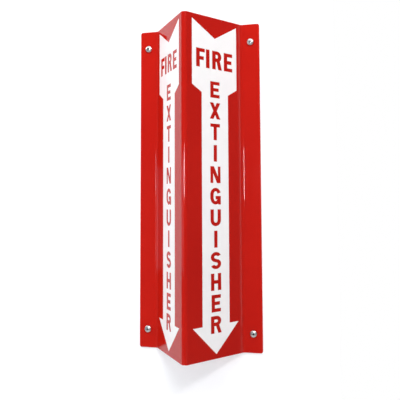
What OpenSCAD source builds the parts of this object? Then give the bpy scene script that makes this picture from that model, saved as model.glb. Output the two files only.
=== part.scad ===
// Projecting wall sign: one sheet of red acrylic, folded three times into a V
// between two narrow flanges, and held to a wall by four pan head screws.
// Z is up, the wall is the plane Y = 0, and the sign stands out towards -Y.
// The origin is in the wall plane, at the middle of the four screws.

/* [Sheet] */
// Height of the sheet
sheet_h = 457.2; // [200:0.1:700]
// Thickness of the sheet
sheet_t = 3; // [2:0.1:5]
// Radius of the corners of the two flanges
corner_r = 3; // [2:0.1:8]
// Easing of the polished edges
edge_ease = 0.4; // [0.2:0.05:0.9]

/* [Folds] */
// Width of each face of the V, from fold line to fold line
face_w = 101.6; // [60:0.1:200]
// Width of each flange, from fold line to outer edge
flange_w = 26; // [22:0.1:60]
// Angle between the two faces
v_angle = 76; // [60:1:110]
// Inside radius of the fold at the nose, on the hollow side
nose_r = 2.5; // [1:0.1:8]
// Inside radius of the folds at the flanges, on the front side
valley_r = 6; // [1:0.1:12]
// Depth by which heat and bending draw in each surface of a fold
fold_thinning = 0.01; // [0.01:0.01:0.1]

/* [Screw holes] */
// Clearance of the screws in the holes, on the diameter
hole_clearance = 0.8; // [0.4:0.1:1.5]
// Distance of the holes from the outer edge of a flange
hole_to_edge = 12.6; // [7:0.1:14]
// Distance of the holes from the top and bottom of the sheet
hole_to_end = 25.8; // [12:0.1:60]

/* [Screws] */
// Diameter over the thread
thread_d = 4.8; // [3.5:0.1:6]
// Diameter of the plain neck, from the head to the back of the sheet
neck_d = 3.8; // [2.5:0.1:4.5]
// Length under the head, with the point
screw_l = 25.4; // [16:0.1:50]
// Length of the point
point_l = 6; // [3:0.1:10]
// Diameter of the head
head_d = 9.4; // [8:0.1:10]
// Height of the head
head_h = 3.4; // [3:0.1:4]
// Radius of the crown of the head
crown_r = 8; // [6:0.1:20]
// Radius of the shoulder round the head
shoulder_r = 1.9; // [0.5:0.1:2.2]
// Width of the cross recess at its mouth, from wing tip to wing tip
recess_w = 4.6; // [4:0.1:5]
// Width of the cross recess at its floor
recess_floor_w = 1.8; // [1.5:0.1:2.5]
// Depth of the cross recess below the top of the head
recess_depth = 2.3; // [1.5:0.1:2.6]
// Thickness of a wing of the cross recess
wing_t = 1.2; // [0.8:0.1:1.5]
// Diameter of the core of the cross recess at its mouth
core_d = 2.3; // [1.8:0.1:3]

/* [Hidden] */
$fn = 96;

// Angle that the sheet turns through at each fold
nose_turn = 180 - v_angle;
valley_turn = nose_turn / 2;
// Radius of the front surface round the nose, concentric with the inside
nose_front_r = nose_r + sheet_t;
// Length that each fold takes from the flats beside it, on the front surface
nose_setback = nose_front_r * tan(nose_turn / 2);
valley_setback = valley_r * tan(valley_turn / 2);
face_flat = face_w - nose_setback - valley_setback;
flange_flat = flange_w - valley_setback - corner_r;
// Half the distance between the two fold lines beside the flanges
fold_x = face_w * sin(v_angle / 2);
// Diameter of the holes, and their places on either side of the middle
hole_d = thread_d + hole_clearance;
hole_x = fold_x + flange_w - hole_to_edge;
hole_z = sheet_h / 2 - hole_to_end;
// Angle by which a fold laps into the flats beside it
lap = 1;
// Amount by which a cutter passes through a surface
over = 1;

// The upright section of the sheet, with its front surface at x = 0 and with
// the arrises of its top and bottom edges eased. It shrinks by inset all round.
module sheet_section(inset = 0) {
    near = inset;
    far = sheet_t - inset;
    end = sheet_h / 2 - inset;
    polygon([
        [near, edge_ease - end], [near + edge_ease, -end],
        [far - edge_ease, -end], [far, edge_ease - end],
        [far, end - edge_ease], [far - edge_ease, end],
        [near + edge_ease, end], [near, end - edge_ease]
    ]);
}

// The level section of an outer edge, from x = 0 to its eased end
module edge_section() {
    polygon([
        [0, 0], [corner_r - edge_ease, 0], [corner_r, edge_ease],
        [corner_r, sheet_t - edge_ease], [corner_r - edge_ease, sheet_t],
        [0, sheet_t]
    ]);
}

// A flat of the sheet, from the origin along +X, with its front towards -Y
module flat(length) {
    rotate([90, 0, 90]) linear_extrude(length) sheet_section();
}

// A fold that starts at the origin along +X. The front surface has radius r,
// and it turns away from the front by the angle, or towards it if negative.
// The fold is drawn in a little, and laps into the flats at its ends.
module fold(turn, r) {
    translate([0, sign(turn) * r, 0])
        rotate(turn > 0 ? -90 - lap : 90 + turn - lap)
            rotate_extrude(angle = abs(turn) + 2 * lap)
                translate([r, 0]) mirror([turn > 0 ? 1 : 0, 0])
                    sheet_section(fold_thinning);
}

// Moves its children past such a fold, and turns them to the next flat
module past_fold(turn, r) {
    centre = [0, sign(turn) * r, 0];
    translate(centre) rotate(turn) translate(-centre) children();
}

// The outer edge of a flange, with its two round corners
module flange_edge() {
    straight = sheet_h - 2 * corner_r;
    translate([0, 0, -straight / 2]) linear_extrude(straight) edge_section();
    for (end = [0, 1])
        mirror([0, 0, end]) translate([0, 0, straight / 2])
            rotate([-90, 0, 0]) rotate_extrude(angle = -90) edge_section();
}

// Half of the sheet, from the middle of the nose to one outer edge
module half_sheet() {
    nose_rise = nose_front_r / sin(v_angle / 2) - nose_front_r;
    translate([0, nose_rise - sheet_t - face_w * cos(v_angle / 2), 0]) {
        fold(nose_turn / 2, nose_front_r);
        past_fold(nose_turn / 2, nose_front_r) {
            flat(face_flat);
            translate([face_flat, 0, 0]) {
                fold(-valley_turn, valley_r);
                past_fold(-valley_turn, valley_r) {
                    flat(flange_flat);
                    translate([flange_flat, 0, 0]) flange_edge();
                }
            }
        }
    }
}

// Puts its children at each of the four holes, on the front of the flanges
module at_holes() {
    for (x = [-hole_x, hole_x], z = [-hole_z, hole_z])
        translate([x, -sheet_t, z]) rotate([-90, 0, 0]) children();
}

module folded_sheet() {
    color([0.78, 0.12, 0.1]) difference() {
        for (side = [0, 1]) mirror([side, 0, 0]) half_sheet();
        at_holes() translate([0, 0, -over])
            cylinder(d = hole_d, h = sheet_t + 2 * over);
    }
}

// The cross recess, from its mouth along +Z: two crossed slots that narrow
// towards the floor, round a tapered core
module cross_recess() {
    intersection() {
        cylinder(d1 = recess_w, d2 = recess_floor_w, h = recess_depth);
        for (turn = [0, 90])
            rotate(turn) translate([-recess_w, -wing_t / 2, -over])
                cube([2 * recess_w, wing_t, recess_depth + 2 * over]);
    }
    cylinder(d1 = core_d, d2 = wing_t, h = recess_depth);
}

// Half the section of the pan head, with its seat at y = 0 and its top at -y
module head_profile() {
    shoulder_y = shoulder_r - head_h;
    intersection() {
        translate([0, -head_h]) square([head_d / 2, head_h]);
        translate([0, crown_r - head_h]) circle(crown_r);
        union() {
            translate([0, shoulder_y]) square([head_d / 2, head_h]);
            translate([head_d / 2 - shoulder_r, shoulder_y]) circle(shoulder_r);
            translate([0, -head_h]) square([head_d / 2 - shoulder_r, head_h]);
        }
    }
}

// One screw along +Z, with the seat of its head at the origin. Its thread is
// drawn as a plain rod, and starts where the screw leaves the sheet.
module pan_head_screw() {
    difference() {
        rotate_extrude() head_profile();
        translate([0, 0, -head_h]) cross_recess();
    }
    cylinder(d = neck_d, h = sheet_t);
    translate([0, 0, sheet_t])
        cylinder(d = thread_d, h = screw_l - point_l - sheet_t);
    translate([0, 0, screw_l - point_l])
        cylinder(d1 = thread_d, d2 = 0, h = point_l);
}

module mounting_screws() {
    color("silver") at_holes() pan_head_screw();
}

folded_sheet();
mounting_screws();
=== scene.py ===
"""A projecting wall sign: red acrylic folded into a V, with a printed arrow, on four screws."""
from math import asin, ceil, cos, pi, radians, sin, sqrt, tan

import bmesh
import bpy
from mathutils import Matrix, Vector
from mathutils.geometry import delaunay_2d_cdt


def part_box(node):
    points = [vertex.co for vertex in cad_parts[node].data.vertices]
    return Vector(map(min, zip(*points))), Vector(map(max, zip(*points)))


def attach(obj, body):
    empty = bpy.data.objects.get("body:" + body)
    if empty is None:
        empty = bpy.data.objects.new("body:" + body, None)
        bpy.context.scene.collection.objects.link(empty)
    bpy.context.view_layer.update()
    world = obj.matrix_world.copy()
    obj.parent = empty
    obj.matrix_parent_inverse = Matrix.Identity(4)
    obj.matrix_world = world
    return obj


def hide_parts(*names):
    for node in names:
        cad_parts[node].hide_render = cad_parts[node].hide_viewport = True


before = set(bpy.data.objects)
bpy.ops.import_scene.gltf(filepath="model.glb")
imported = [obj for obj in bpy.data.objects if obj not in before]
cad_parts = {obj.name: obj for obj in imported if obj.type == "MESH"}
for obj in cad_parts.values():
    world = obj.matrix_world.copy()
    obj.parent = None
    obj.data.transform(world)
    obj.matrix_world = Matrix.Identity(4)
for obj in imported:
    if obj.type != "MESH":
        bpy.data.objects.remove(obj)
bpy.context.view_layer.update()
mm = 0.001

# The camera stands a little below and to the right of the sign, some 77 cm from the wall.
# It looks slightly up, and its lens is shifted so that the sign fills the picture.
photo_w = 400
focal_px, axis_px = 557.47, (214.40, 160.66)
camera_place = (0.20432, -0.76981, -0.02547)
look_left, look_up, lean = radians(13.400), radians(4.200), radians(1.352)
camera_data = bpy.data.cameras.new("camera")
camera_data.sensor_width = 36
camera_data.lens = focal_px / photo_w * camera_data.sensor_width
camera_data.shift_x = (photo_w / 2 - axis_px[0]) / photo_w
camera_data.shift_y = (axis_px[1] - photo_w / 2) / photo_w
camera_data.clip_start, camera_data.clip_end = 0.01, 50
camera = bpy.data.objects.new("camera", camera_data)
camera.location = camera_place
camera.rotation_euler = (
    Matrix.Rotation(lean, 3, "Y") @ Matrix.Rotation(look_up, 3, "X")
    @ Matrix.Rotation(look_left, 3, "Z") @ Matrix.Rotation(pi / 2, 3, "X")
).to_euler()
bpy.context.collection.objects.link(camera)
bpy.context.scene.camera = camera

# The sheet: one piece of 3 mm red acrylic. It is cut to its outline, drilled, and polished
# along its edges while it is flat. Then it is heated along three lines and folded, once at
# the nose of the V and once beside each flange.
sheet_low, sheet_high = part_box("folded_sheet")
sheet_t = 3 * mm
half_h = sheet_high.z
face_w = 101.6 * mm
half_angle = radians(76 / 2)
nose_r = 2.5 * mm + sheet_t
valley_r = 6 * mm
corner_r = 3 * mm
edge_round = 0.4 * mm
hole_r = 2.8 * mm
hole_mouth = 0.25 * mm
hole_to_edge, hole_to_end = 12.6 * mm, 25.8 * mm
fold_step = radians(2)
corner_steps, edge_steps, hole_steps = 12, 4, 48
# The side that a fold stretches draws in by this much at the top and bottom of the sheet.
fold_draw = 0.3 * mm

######

* **Instructions to follow**: Look back at the data above. Transcribe exactly the lines starting at the line that contains "Its thread is" and ending at the line that contains "bpy.context.scene.collection.objects.link(empty)".

* **Exercise solution**:
// One screw along +Z, with the seat of its head at the origin. Its thread is
// drawn as a plain rod, and starts where the screw leaves the sheet.
module pan_head_screw() {
    difference() {
        rotate_extrude() head_profile();
        translate([0, 0, -head_h]) cross_recess();
    }
    cylinder(d = neck_d, h = sheet_t);
    translate([0, 0, sheet_t])
        cylinder(d = thread_d, h = screw_l - point_l - sheet_t);
    translate([0, 0, screw_l - point_l])
        cylinder(d1 = thread_d, d2 = 0, h = point_l);
}

module mounting_screws() {
    color("silver") at_holes() pan_head_screw();
}

folded_sheet();
mounting_screws();
=== scene.py ===
"""A projecting wall sign: red acrylic folded into a V, with a printed arrow, on four screws."""
from math import asin, ceil, cos, pi, radians, sin, sqrt, tan

import bmesh
import bpy
from mathutils import Matrix, Vector
from mathutils.geometry import delaunay_2d_cdt


def part_box(node):
    points = [vertex.co for vertex in cad_parts[node].data.vertices]
    return Vector(map(min, zip(*points))), Vector(map(max, zip(*points)))


def attach(obj, body):
    empty = bpy.data.objects.get("body:" + body)
    if empty is None:
        empty = bpy.data.objects.new("body:" + body, None)
        bpy.context.scene.collection.objects.link(empty)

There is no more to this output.